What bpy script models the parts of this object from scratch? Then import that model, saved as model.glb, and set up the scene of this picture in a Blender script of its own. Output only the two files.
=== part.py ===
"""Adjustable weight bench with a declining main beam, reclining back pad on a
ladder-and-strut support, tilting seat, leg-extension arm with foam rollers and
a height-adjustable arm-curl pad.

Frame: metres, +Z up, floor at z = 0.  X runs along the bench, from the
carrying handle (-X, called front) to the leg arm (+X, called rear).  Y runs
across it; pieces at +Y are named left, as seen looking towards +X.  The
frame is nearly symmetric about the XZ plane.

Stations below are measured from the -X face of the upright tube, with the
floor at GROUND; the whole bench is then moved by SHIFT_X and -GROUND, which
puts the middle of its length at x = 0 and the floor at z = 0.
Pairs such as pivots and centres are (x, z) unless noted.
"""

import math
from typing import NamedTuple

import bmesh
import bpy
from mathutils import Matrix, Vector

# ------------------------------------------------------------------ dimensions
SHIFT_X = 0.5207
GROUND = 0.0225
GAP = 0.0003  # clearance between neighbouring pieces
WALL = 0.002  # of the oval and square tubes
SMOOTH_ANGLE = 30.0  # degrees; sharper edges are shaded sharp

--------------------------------

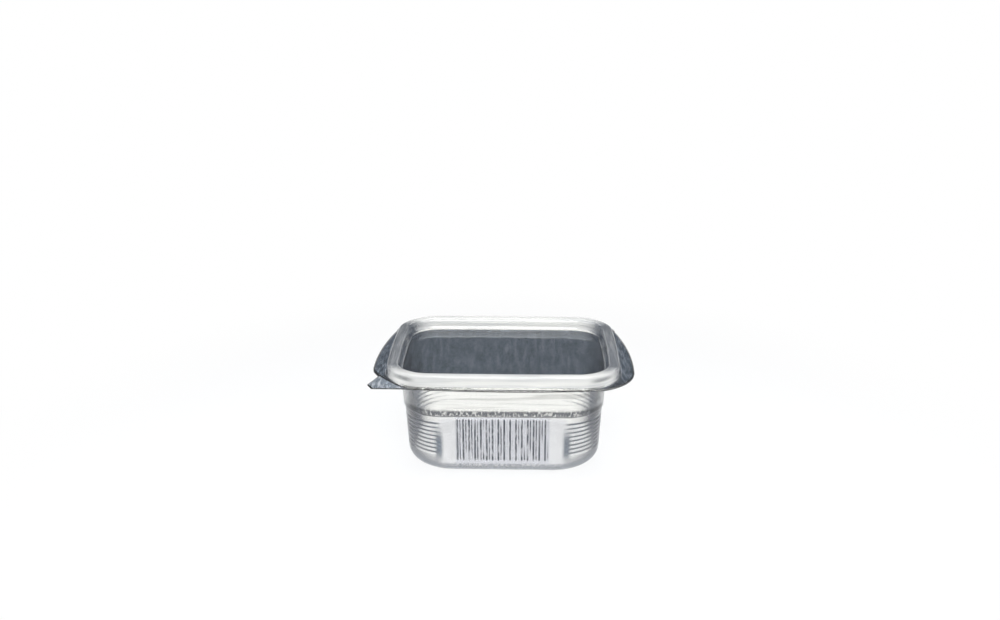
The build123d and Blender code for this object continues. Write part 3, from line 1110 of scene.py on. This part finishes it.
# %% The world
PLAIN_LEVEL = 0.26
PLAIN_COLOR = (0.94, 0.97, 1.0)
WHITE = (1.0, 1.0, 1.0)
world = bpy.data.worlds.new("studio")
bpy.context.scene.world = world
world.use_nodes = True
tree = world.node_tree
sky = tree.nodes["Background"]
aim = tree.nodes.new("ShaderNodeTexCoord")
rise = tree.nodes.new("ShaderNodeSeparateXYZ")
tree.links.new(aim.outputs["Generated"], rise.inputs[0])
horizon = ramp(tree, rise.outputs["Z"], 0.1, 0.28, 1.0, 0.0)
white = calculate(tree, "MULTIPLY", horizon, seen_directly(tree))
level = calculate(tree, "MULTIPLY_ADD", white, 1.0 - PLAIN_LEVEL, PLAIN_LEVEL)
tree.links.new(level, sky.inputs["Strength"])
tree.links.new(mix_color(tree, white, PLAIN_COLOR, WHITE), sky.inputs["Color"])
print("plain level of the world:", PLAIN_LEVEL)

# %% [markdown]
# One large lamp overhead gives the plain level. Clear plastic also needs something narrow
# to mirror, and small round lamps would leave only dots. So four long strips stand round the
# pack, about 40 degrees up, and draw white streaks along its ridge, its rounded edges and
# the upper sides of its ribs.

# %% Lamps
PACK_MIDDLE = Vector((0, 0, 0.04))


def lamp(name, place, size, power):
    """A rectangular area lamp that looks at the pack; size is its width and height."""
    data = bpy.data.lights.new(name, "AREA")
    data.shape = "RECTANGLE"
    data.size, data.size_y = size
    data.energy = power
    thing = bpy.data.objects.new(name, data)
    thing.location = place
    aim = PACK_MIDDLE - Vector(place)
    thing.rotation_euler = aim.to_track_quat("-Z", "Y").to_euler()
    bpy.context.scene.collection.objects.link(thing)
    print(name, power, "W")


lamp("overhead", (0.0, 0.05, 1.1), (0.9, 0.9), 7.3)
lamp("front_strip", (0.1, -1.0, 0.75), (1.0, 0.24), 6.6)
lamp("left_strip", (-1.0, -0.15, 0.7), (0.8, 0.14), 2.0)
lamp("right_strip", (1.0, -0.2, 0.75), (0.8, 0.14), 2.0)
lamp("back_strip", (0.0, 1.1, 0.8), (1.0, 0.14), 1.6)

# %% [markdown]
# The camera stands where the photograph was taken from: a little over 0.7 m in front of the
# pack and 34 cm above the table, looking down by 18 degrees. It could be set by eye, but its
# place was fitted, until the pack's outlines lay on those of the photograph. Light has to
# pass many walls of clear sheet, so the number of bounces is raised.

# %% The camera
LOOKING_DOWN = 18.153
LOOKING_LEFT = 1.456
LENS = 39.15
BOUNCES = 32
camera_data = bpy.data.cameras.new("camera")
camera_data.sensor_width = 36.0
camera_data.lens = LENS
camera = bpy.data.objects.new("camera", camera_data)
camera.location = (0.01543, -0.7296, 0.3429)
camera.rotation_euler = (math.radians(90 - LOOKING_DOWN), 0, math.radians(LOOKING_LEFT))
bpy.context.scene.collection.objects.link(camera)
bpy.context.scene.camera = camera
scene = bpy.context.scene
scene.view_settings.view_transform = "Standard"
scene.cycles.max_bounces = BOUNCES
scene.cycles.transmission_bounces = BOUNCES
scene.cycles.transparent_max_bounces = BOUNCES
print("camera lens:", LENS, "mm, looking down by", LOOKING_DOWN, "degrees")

--------------------------------

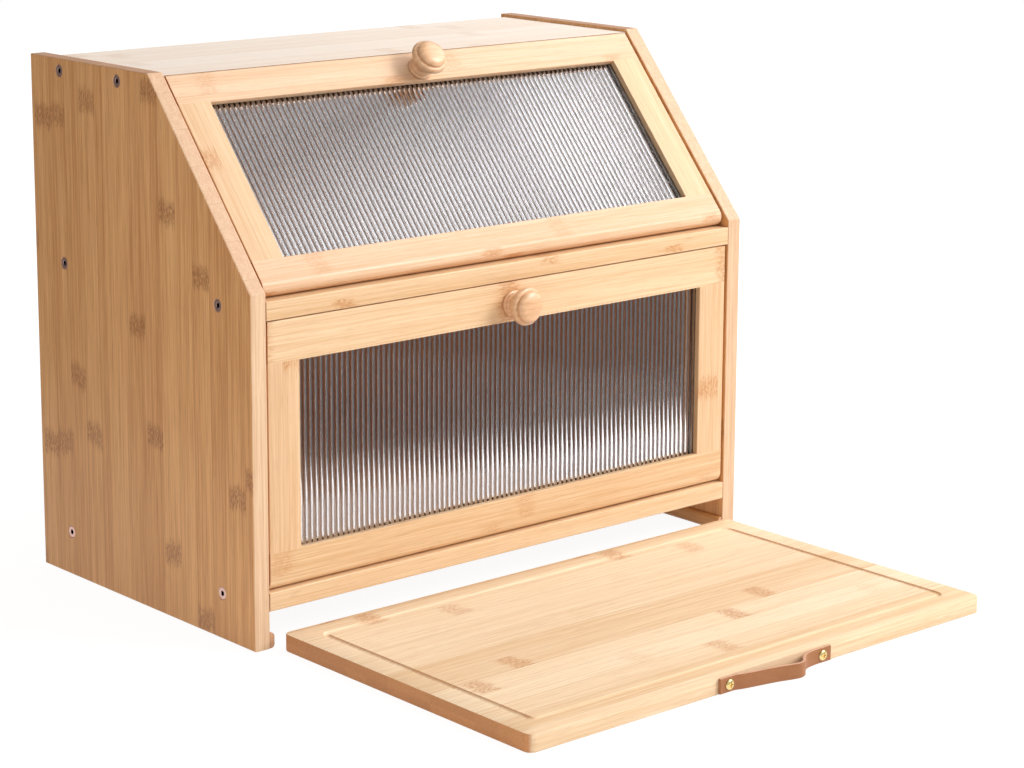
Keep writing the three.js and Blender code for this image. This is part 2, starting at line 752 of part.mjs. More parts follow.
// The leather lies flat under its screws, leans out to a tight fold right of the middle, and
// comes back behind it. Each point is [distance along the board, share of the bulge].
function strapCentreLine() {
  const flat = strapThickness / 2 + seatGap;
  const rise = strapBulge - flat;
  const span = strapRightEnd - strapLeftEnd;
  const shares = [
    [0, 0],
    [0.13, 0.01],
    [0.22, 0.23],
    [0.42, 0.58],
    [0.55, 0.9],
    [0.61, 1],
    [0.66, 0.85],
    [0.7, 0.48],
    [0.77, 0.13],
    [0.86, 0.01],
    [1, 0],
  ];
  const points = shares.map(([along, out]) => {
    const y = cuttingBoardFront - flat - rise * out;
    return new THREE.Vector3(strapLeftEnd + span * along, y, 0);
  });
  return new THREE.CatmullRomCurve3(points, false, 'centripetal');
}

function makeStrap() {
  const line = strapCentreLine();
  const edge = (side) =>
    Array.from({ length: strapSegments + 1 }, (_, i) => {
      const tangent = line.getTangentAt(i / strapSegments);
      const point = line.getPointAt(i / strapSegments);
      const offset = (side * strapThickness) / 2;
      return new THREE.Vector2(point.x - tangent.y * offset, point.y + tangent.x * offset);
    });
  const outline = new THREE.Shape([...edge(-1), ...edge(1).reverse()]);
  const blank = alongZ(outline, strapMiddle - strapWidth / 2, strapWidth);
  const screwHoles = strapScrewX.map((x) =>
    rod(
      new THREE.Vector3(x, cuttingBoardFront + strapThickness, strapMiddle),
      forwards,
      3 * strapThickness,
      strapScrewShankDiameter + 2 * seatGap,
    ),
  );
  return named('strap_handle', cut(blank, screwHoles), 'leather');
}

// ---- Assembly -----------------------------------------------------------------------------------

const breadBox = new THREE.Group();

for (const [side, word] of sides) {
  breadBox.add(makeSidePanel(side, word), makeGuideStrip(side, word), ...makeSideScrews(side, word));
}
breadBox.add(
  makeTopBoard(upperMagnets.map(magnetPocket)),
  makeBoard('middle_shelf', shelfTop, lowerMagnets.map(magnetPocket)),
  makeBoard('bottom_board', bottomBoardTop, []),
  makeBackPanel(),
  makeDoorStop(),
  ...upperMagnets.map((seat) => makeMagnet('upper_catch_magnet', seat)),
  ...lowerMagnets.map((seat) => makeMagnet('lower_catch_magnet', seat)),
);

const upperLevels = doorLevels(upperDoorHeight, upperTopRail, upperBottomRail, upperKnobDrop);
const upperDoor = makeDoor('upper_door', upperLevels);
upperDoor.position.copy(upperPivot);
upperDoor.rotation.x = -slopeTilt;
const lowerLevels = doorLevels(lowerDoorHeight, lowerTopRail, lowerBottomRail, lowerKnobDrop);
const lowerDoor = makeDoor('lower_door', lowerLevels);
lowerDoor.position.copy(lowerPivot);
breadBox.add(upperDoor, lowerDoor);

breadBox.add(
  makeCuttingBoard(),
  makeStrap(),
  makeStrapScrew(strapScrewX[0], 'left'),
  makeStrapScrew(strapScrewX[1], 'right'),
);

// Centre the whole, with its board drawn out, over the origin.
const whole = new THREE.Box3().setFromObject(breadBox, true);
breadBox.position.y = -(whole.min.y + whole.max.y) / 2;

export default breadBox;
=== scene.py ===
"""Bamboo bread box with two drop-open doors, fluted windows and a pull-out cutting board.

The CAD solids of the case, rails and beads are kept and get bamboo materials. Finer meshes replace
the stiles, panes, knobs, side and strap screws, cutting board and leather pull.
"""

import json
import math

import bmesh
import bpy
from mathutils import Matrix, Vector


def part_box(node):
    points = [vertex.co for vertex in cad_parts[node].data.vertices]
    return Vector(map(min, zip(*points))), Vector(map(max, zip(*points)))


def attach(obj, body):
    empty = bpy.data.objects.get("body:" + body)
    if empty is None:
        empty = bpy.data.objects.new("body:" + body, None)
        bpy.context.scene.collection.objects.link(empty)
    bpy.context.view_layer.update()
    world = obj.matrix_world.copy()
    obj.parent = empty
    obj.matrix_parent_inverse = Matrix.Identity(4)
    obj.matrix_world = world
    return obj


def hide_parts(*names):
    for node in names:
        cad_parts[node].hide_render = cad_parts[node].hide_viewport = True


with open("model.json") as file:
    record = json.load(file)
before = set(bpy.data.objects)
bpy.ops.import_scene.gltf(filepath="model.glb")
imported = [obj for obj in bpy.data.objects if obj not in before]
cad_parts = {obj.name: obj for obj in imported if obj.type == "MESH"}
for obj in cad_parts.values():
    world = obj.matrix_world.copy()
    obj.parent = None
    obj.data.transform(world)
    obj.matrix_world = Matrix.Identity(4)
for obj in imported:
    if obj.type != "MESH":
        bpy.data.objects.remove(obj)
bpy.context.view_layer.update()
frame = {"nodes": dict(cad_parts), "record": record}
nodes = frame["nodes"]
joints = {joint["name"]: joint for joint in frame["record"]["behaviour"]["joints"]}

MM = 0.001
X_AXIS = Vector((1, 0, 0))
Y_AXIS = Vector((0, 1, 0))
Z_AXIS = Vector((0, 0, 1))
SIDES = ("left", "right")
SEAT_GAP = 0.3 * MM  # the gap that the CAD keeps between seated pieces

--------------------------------

Start at the line with "The build123d and" and stop after the line with "level of the". Repeat exactly the lines in that range.

Response for this exercise:
The build123d and Blender code for this object continues. Write part 3, from line 1110 of scene.py on. This part finishes it.
# %% The world
PLAIN_LEVEL = 0.26
PLAIN_COLOR = (0.94, 0.97, 1.0)
WHITE = (1.0, 1.0, 1.0)
world = bpy.data.worlds.new("studio")
bpy.context.scene.world = world
world.use_nodes = True
tree = world.node_tree
sky = tree.nodes["Background"]
aim = tree.nodes.new("ShaderNodeTexCoord")
rise = tree.nodes.new("ShaderNodeSeparateXYZ")
tree.links.new(aim.outputs["Generated"], rise.inputs[0])
horizon = ramp(tree, rise.outputs["Z"], 0.1, 0.28, 1.0, 0.0)
white = calculate(tree, "MULTIPLY", horizon, seen_directly(tree))
level = calculate(tree, "MULTIPLY_ADD", white, 1.0 - PLAIN_LEVEL, PLAIN_LEVEL)
tree.links.new(level, sky.inputs["Strength"])
tree.links.new(mix_color(tree, white, PLAIN_COLOR, WHITE), sky.inputs["Color"])
print("plain level of the world:", PLAIN_LEVEL)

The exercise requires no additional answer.